§ **Given request**: Read the data and repeat it in full, exactly.

§ **Given data**:

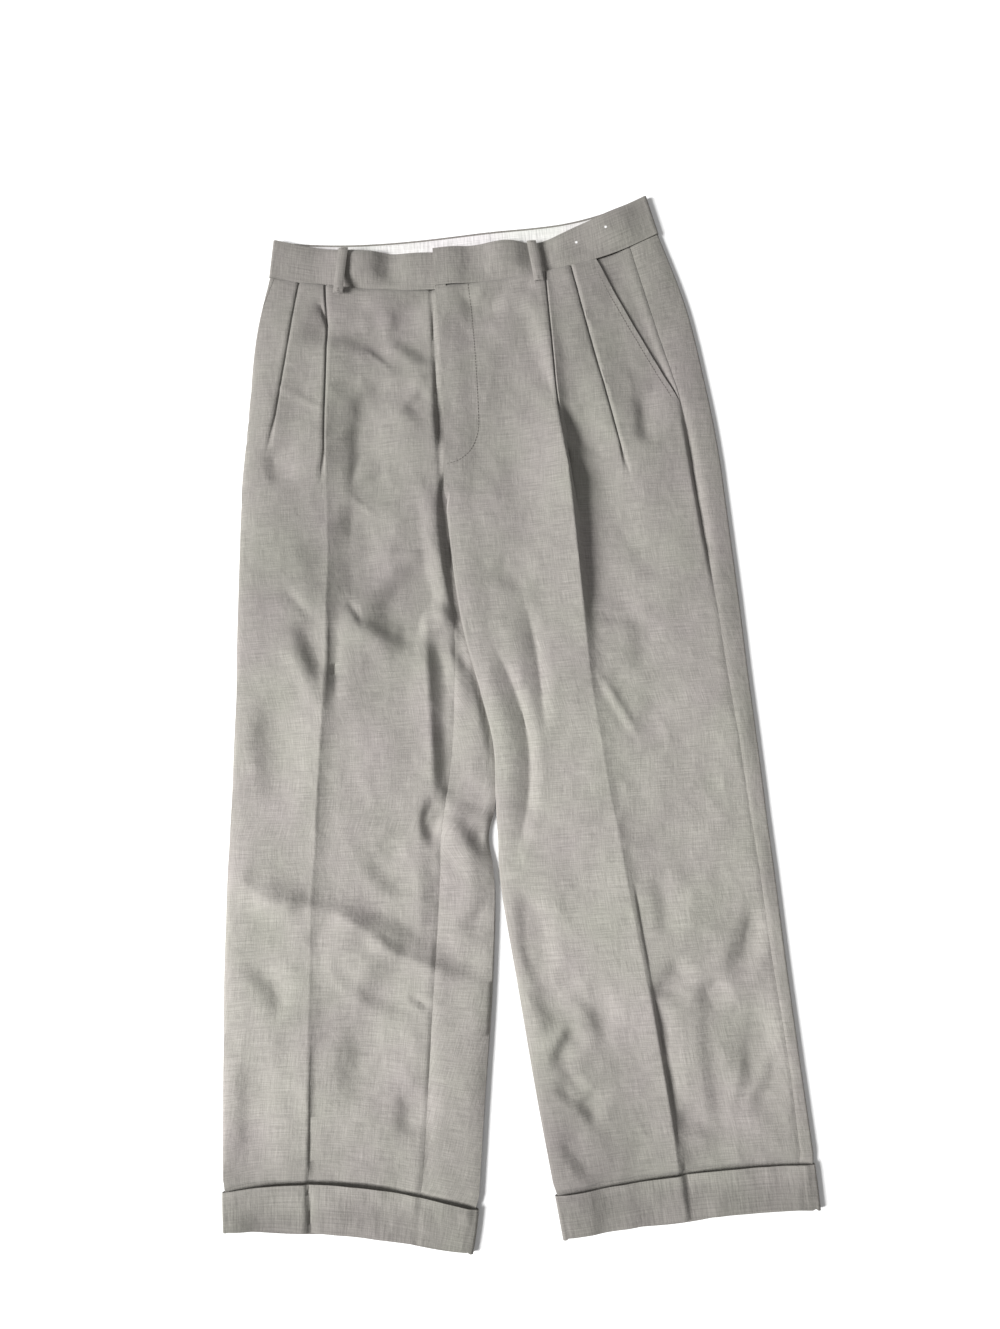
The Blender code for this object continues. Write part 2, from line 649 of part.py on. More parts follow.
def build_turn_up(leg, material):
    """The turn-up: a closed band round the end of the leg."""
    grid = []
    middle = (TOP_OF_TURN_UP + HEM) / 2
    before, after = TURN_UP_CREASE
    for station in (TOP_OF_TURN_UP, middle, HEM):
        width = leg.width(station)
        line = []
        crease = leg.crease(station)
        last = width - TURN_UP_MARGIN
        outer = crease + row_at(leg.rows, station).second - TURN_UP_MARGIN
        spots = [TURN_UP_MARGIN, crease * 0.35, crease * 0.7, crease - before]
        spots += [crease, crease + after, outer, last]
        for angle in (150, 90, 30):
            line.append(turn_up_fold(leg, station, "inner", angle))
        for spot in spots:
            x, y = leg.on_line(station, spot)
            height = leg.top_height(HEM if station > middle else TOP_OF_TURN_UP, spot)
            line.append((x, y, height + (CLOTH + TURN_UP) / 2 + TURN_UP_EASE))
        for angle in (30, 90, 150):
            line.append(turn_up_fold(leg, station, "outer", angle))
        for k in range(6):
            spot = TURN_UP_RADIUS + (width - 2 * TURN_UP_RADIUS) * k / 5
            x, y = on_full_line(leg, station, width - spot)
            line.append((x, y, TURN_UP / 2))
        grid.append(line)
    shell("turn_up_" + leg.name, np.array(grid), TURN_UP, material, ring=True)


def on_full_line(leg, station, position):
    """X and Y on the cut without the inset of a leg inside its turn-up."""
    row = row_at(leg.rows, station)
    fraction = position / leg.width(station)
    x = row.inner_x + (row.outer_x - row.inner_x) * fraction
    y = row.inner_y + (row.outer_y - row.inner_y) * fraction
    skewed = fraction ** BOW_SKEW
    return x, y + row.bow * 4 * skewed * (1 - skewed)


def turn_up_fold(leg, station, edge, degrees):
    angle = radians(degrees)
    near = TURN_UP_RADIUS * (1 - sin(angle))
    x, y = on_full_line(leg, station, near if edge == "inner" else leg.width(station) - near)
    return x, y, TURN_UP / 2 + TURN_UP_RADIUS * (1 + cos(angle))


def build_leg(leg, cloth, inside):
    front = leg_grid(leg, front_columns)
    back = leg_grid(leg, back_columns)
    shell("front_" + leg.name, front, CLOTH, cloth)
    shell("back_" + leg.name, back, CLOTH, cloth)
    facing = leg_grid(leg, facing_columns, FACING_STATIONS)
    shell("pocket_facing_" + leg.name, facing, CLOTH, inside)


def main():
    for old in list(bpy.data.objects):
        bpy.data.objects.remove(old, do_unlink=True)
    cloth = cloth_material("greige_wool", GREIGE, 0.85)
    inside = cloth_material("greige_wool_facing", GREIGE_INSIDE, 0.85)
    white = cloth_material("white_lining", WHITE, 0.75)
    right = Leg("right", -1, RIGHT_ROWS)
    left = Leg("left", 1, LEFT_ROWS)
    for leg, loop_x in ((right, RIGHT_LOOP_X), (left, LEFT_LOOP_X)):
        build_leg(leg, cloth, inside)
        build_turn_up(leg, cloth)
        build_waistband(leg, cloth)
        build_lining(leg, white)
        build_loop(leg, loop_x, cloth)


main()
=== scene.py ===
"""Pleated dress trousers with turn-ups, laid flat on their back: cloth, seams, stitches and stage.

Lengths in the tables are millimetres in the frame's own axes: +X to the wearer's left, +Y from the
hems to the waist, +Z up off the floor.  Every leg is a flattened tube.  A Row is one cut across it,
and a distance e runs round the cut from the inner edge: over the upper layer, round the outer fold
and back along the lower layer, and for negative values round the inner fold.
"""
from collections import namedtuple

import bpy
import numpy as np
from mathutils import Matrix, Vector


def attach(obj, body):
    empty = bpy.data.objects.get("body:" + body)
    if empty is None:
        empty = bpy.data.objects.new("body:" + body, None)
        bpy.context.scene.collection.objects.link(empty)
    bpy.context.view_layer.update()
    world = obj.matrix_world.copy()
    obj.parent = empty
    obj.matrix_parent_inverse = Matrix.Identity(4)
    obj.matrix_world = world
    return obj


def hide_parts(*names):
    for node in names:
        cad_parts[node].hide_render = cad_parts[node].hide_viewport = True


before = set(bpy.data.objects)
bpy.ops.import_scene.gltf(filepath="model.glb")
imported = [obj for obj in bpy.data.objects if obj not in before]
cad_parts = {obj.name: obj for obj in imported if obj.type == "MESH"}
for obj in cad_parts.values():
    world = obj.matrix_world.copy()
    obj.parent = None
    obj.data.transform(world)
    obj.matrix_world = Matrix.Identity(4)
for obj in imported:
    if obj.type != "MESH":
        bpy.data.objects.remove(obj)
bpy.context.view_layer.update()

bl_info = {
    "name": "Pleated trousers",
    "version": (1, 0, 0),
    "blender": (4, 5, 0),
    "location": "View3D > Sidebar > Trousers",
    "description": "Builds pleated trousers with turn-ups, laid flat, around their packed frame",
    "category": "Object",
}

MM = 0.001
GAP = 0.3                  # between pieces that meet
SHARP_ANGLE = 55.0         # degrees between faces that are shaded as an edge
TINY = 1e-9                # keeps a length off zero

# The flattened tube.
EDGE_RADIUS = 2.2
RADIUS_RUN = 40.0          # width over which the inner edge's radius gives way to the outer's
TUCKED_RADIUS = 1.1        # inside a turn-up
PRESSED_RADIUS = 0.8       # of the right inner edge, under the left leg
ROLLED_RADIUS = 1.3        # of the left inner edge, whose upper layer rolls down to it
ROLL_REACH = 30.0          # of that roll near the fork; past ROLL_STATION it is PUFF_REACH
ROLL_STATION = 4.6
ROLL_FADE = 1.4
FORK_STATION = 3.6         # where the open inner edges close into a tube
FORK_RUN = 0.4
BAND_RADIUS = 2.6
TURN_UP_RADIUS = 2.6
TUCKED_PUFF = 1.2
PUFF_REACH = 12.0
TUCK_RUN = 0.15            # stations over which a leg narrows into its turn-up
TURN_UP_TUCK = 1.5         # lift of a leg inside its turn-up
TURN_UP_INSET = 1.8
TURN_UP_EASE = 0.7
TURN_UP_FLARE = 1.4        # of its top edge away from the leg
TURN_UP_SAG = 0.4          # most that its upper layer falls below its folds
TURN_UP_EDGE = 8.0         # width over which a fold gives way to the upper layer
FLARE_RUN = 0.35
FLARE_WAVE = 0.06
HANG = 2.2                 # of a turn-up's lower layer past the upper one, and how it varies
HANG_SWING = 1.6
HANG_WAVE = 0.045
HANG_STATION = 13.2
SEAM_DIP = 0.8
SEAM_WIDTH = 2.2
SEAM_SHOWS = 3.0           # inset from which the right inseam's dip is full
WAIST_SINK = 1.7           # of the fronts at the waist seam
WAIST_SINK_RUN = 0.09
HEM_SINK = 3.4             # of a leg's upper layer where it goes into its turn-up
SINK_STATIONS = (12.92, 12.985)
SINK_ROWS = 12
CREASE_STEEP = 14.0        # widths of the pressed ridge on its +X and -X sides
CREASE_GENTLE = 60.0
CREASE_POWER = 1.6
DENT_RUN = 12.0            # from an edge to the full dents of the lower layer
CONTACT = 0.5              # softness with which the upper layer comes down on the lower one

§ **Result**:
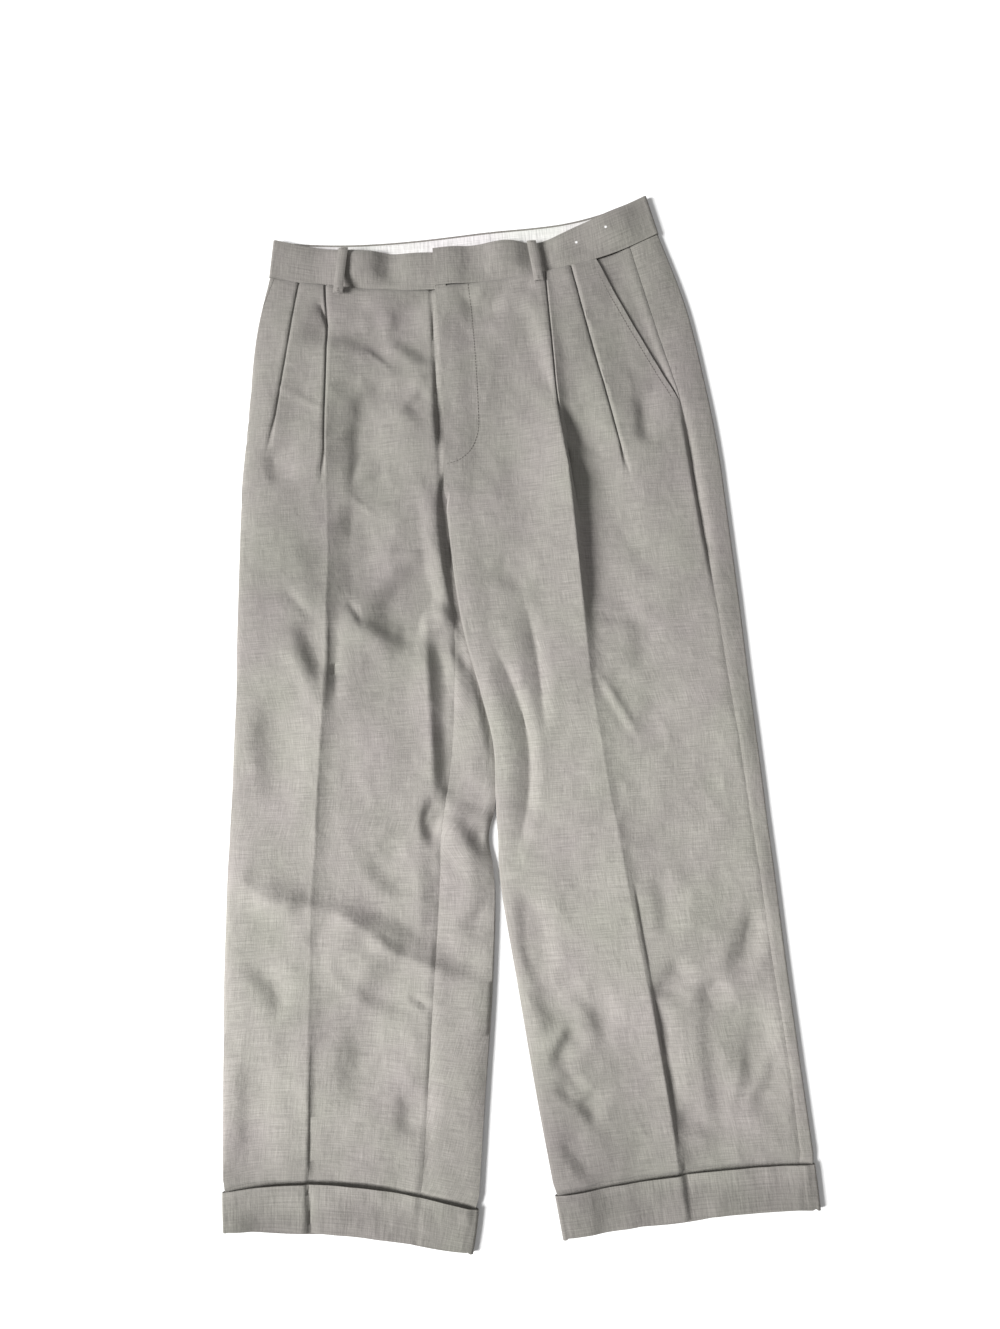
The Blender code for this object continues. Write part 2, from line 649 of part.py on. More parts follow.
def build_turn_up(leg, material):
    """The turn-up: a closed band round the end of the leg."""
    grid = []
    middle = (TOP_OF_TURN_UP + HEM) / 2
    before, after = TURN_UP_CREASE
    for station in (TOP_OF_TURN_UP, middle, HEM):
        width = leg.width(station)
        line = []
        crease = leg.crease(station)
        last = width - TURN_UP_MARGIN
        outer = crease + row_at(leg.rows, station).second - TURN_UP_MARGIN
        spots = [TURN_UP_MARGIN, crease * 0.35, crease * 0.7, crease - before]
        spots += [crease, crease + after, outer, last]
        for angle in (150, 90, 30):
            line.append(turn_up_fold(leg, station, "inner", angle))
        for spot in spots:
            x, y = leg.on_line(station, spot)
            height = leg.top_height(HEM if station > middle else TOP_OF_TURN_UP, spot)
            line.append((x, y, height + (CLOTH + TURN_UP) / 2 + TURN_UP_EASE))
        for angle in (30, 90, 150):
            line.append(turn_up_fold(leg, station, "outer", angle))
        for k in range(6):
            spot = TURN_UP_RADIUS + (width - 2 * TURN_UP_RADIUS) * k / 5
            x, y = on_full_line(leg, station, width - spot)
            line.append((x, y, TURN_UP / 2))
        grid.append(line)
    shell("turn_up_" + leg.name, np.array(grid), TURN_UP, material, ring=True)


def on_full_line(leg, station, position):
    """X and Y on the cut without the inset of a leg inside its turn-up."""
    row = row_at(leg.rows, station)
    fraction = position / leg.width(station)
    x = row.inner_x + (row.outer_x - row.inner_x) * fraction
    y = row.inner_y + (row.outer_y - row.inner_y) * fraction
    skewed = fraction ** BOW_SKEW
    return x, y + row.bow * 4 * skewed * (1 - skewed)


def turn_up_fold(leg, station, edge, degrees):
    angle = radians(degrees)
    near = TURN_UP_RADIUS * (1 - sin(angle))
    x, y = on_full_line(leg, station, near if edge == "inner" else leg.width(station) - near)
    return x, y, TURN_UP / 2 + TURN_UP_RADIUS * (1 + cos(angle))


def build_leg(leg, cloth, inside):
    front = leg_grid(leg, front_columns)
    back = leg_grid(leg, back_columns)
    shell("front_" + leg.name, front, CLOTH, cloth)
    shell("back_" + leg.name, back, CLOTH, cloth)
    facing = leg_grid(leg, facing_columns, FACING_STATIONS)
    shell("pocket_facing_" + leg.name, facing, CLOTH, inside)


def main():
    for old in list(bpy.data.objects):
        bpy.data.objects.remove(old, do_unlink=True)
    cloth = cloth_material("greige_wool", GREIGE, 0.85)
    inside = cloth_material("greige_wool_facing", GREIGE_INSIDE, 0.85)
    white = cloth_material("white_lining", WHITE, 0.75)
    right = Leg("right", -1, RIGHT_ROWS)
    left = Leg("left", 1, LEFT_ROWS)
    for leg, loop_x in ((right, RIGHT_LOOP_X), (left, LEFT_LOOP_X)):
        build_leg(leg, cloth, inside)
        build_turn_up(leg, cloth)
        build_waistband(leg, cloth)
        build_lining(leg, white)
        build_loop(leg, loop_x, cloth)


main()
=== scene.py ===
"""Pleated dress trousers with turn-ups, laid flat on their back: cloth, seams, stitches and stage.

Lengths in the tables are millimetres in the frame's own axes: +X to the wearer's left, +Y from the
hems to the waist, +Z up off the floor.  Every leg is a flattened tube.  A Row is one cut across it,
and a distance e runs round the cut from the inner edge: over the upper layer, round the outer fold
and back along the lower layer, and for negative values round the inner fold.
"""
from collections import namedtuple

import bpy
import numpy as np
from mathutils import Matrix, Vector


def attach(obj, body):
    empty = bpy.data.objects.get("body:" + body)
    if empty is None:
        empty = bpy.data.objects.new("body:" + body, None)
        bpy.context.scene.collection.objects.link(empty)
    bpy.context.view_layer.update()
    world = obj.matrix_world.copy()
    obj.parent = empty
    obj.matrix_parent_inverse = Matrix.Identity(4)
    obj.matrix_world = world
    return obj


def hide_parts(*names):
    for node in names:
        cad_parts[node].hide_render = cad_parts[node].hide_viewport = True


before = set(bpy.data.objects)
bpy.ops.import_scene.gltf(filepath="model.glb")
imported = [obj for obj in bpy.data.objects if obj not in before]
cad_parts = {obj.name: obj for obj in imported if obj.type == "MESH"}
for obj in cad_parts.values():
    world = obj.matrix_world.copy()
    obj.parent = None
    obj.data.transform(world)
    obj.matrix_world = Matrix.Identity(4)
for obj in imported:
    if obj.type != "MESH":
        bpy.data.objects.remove(obj)
bpy.context.view_layer.update()

bl_info = {
    "name": "Pleated trousers",
    "version": (1, 0, 0),
    "blender": (4, 5, 0),
    "location": "View3D > Sidebar > Trousers",
    "description": "Builds pleated trousers with turn-ups, laid flat, around their packed frame",
    "category": "Object",
}

MM = 0.001
GAP = 0.3                  # between pieces that meet
SHARP_ANGLE = 55.0         # degrees between faces that are shaded as an edge
TINY = 1e-9                # keeps a length off zero

# The flattened tube.
EDGE_RADIUS = 2.2
RADIUS_RUN = 40.0          # width over which the inner edge's radius gives way to the outer's
TUCKED_RADIUS = 1.1        # inside a turn-up
PRESSED_RADIUS = 0.8       # of the right inner edge, under the left leg
ROLLED_RADIUS = 1.3        # of the left inner edge, whose upper layer rolls down to it
ROLL_REACH = 30.0          # of that roll near the fork; past ROLL_STATION it is PUFF_REACH
ROLL_STATION = 4.6
ROLL_FADE = 1.4
FORK_STATION = 3.6         # where the open inner edges close into a tube
FORK_RUN = 0.4
BAND_RADIUS = 2.6
TURN_UP_RADIUS = 2.6
TUCKED_PUFF = 1.2
PUFF_REACH = 12.0
TUCK_RUN = 0.15            # stations over which a leg narrows into its turn-up
TURN_UP_TUCK = 1.5         # lift of a leg inside its turn-up
TURN_UP_INSET = 1.8
TURN_UP_EASE = 0.7
TURN_UP_FLARE = 1.4        # of its top edge away from the leg
TURN_UP_SAG = 0.4          # most that its upper layer falls below its folds
TURN_UP_EDGE = 8.0         # width over which a fold gives way to the upper layer
FLARE_RUN = 0.35
FLARE_WAVE = 0.06
HANG = 2.2                 # of a turn-up's lower layer past the upper one, and how it varies
HANG_SWING = 1.6
HANG_WAVE = 0.045
HANG_STATION = 13.2
SEAM_DIP = 0.8
SEAM_WIDTH = 2.2
SEAM_SHOWS = 3.0           # inset from which the right inseam's dip is full
WAIST_SINK = 1.7           # of the fronts at the waist seam
WAIST_SINK_RUN = 0.09
HEM_SINK = 3.4             # of a leg's upper layer where it goes into its turn-up
SINK_STATIONS = (12.92, 12.985)
SINK_ROWS = 12
CREASE_STEEP = 14.0        # widths of the pressed ridge on its +X and -X sides
CREASE_GENTLE = 60.0
CREASE_POWER = 1.6
DENT_RUN = 12.0            # from an edge to the full dents of the lower layer
CONTACT = 0.5              # softness with which the upper layer comes down on the lower one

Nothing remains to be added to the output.